This would entail repealing some of the laws that interfere with
the free choices people make that are not “politically correct”
regarding free association and various “value” issues concerning
the role of men and women etc.
I’d also suggest that reversing the globalization of our economy
(via tariffs and various national and local regulations) and
returning to a national and regional economic model would
strengthen non-governmental forces and lead to a return to more
traditional cultural values and forms of living. I’d assume this
would mean less consumption, but it would also mean more
production and would mean our policies would favor producers
instead of just consumers.
All of this is anathema to the Neocons, to National Review and
the current “establishment” right and left alike. They are
committed to a global order that in my view will destroy America
and traditional culture.
ruth| 12.5.08 @ 2:35AM
You lay a lot of our problems at the feet of Neocons, okay, but
how do you respond to 9/11? Do you think President Bush would
have been as adventurous internationally if we had not been
attacked? I just don't see much individual integrity left in our
country but I guess that could rebound with strong, articulate
leadership. What about the left's part in our decline such as the
culture war and unfettered immigration ? Do you see our decline
as inevitable?
Paul E. More| 12.5.08 @ 5:41AM
I don’t think the Neocons caused most of these problems, but they
along with others in the political and intellectual establishment
have OPPOSED policies that would reverse some of these problems.

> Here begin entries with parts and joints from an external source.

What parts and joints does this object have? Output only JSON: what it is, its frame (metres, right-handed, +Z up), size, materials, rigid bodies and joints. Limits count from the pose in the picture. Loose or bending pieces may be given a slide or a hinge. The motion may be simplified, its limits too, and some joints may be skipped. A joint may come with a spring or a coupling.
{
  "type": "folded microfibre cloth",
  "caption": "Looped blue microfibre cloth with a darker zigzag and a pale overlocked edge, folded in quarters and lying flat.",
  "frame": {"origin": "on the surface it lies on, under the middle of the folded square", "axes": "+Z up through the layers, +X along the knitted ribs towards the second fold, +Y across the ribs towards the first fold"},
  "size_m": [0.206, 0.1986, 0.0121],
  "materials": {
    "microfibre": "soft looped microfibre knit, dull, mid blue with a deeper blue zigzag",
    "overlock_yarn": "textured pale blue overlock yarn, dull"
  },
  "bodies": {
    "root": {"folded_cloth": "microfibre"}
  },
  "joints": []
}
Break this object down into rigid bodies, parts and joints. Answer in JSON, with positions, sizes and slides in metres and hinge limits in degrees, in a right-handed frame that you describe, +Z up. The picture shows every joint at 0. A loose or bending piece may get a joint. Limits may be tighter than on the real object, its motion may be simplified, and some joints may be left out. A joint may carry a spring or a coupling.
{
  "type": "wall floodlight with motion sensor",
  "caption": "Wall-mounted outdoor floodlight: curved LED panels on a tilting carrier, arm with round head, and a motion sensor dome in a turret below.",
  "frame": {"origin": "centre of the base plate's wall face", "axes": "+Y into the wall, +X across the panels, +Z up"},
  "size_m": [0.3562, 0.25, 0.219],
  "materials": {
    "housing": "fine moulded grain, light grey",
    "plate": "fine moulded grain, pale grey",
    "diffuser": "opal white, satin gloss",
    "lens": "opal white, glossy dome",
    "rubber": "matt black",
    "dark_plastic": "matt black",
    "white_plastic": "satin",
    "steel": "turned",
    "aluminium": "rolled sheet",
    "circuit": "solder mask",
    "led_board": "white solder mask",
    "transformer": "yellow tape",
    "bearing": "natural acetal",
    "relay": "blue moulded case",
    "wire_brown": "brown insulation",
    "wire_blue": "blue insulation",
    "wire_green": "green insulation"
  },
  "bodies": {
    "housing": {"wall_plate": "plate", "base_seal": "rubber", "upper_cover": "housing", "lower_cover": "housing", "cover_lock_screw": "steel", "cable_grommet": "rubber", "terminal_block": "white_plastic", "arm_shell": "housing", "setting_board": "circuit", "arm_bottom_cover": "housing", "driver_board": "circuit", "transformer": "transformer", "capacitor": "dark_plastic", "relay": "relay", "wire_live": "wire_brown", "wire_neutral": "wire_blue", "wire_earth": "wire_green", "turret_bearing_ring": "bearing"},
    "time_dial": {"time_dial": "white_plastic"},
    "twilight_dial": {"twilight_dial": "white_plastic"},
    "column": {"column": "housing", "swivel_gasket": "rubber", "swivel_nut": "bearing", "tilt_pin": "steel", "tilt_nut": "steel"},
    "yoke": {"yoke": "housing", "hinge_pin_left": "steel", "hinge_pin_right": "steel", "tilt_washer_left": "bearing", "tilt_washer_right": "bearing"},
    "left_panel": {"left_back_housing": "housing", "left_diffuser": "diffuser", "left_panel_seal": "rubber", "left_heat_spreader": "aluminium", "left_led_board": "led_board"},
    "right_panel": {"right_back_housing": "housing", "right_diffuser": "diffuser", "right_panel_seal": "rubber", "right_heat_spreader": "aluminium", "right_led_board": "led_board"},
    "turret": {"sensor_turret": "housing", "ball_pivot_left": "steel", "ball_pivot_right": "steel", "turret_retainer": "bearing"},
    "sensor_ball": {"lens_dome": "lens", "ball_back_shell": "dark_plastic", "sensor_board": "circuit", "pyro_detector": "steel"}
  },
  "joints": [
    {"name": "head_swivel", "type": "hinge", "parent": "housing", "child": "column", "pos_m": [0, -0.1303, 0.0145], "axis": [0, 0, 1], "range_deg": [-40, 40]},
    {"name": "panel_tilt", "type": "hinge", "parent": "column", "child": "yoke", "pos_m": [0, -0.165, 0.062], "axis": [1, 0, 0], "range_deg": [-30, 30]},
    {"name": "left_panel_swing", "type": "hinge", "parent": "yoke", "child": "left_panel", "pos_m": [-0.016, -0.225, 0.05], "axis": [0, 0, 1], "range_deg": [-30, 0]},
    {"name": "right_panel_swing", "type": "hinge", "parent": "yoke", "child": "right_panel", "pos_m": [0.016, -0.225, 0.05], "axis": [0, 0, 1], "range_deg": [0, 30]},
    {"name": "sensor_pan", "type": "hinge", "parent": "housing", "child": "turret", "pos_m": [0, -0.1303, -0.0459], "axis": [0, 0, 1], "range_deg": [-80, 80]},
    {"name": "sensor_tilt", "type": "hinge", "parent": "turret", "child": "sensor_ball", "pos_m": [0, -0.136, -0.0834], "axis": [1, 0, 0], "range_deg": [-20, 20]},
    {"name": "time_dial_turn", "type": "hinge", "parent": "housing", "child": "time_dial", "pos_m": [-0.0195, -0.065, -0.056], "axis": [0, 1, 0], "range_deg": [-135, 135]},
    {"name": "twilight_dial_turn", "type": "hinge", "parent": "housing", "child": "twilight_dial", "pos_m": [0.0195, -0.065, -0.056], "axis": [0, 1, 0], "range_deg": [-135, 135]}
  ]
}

The Neocons, along with so-called Neo-liberals (i.e, the New
Republic liberals and the Democratic Leadership Conference types)

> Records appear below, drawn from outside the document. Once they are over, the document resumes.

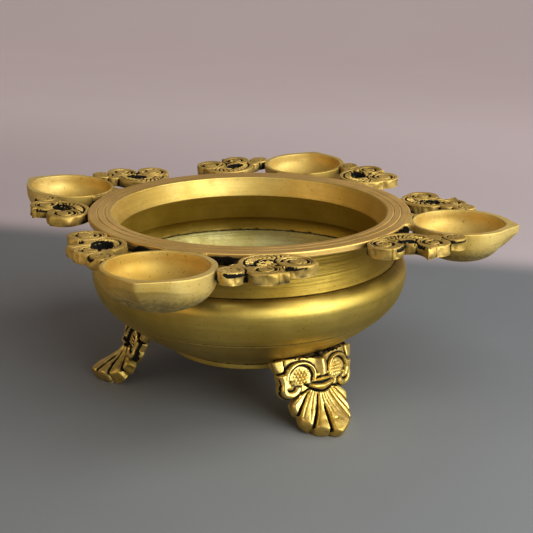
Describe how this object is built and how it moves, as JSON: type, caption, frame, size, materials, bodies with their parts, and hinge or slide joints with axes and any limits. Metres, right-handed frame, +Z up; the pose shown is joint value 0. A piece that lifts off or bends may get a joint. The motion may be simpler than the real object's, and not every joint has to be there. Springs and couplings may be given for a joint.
{
  "type": "brass urli bowl with diya cups",
  "caption": "Footed brass urli bowl with a flat rim, oil lamp cups on arms at its rim, scrolls beside each cup and shell feet, for floating flowers and lamps.",
  "frame": {"origin": "on the bowl's vertical axis, on the surface that the feet stand on", "axes": "+Z up; -Y towards the front cup, +X towards the right cup"},
  "size_m": [0.296, 0.2965, 0.1078],
  "materials": {
    "turned_brass": "satin, with fine turned lines, darker in the grooves",
    "rim_brass": "satin, brushed round the rim",
    "cup_brass": "filed outside, brushed and brighter inside",
    "cast_brass": "sand-cast, polished on the high parts, black patina in the recesses"
  },
  "bodies": {
    "root": {"rim_ring": "rim_brass", "neck_collar": "turned_brass", "belly_dish": "turned_brass", "foot_ring": "turned_brass", "diya_cup_front": "cup_brass", "diya_cup_right": "cup_brass", "diya_cup_back": "cup_brass", "diya_cup_left": "cup_brass", "scroll_front_left": "cast_brass", "scroll_front_right": "cast_brass", "scroll_right_left": "cast_brass", "scroll_right_right": "cast_brass", "scroll_back_left": "cast_brass", "scroll_back_right": "cast_brass", "scroll_left_left": "cast_brass", "scroll_left_right": "cast_brass", "foot_front_right": "cast_brass", "foot_front_left": "cast_brass", "foot_back": "cast_brass"}
  },
  "joints": []
}
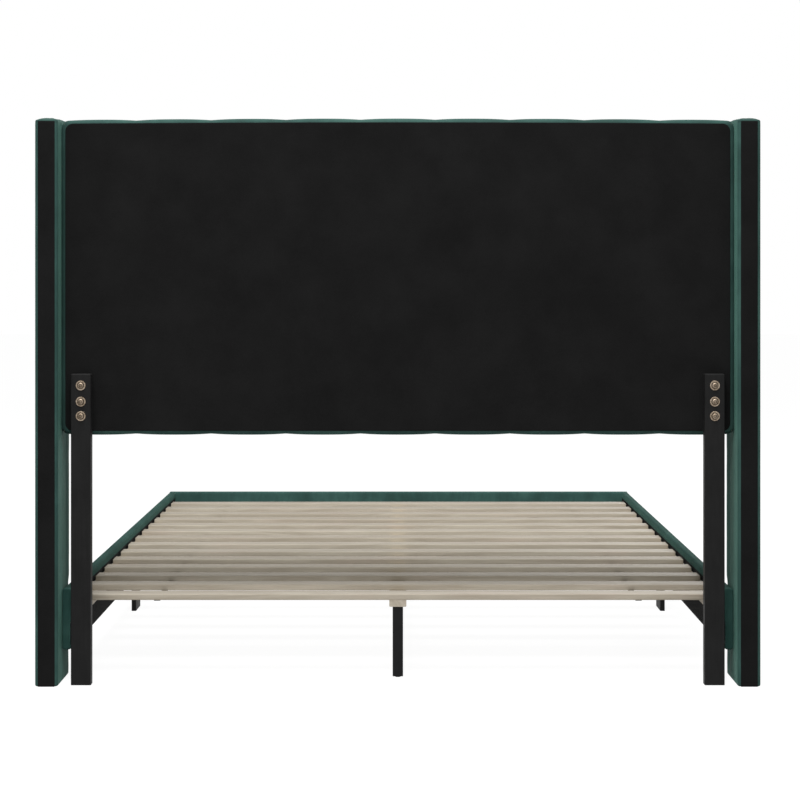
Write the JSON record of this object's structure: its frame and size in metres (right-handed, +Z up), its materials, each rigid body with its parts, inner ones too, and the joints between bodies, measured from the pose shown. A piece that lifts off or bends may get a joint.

have also PROPOSED some policies that have made these problems
worse, e.g, the Iraq war, more “free” trade, more mass
immigration, amnesty for illegal immigrants (which acts as a
magnet for yet more illegal immigration).

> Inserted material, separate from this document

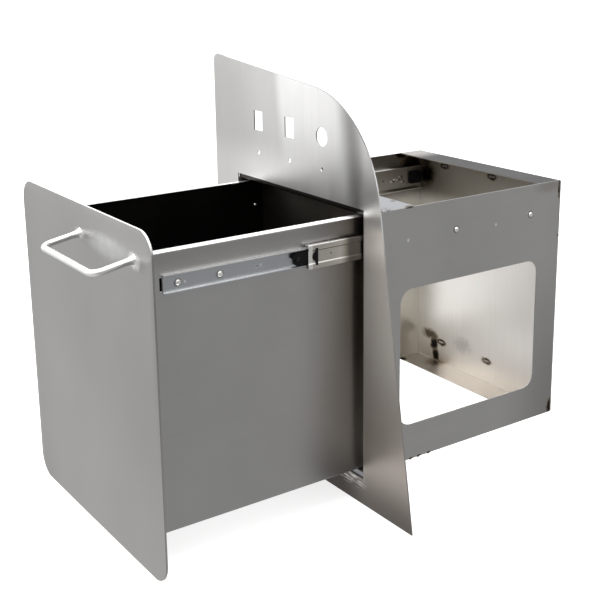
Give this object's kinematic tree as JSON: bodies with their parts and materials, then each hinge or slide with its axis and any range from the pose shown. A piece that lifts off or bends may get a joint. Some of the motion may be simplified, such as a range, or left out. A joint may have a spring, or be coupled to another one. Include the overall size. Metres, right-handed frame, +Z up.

I don’t really see Neocons as on the “right” of the political
spectrum. They are fans of Wilson, FDR, Truman and LBJ, all left
wing icons. Russell Kirk clashed with them over the last decade
of his life, whereas previously he had fought against the
libertarians the most.
As to 9-11, we would not have been attacked if we had strict
immigration controls. The plotters simply would not have been
allowed in, as some were known by the CIA as terror associated.
Beyond that of course going after the plotters in Afghanistan was
necessary, but beyond that most of the response should have been
covert, financial and focused on border control and strict
immigration. The terror threat is another example of the
weakening of the State as most terrorists are not State actors
but groups that exist independent of any State. And most
traditional States don’t have good options for responding to
terror attacks as there is no enemy State to deter or retaliate
against.
Terrorism really ties in with the issue of immigration, which is
tied into the decline of State authority and territorial
sovereignty. Notice that with regard to immigration, the State
actually gets weaker (as long as the immigrations are “diverse”
and thus effectively end up creating a culturally divided
population where once there was a unified population). But at the
same time, the Government gets bigger even as the State gets
weaker!
Note that mass immigration, especially but not only illegal
immigration waters down citizenship. This is very important
because the rights and duties of citizenship have to be jealously
guarded for a republican form of government to survive. The
Neocons at the Weekly Standard and Commentary and National Review
have been adamant in favor of amnesty (at least until it failed
the last go around). Note also that mass immigration tends to
make worse the problem of an “unsettled” population. Without a
settled population it is very difficult to build the strong local
communities that can make do without government assistance AND
have the power base to resist power grabs by the government which
are made at the expense of local communities and families.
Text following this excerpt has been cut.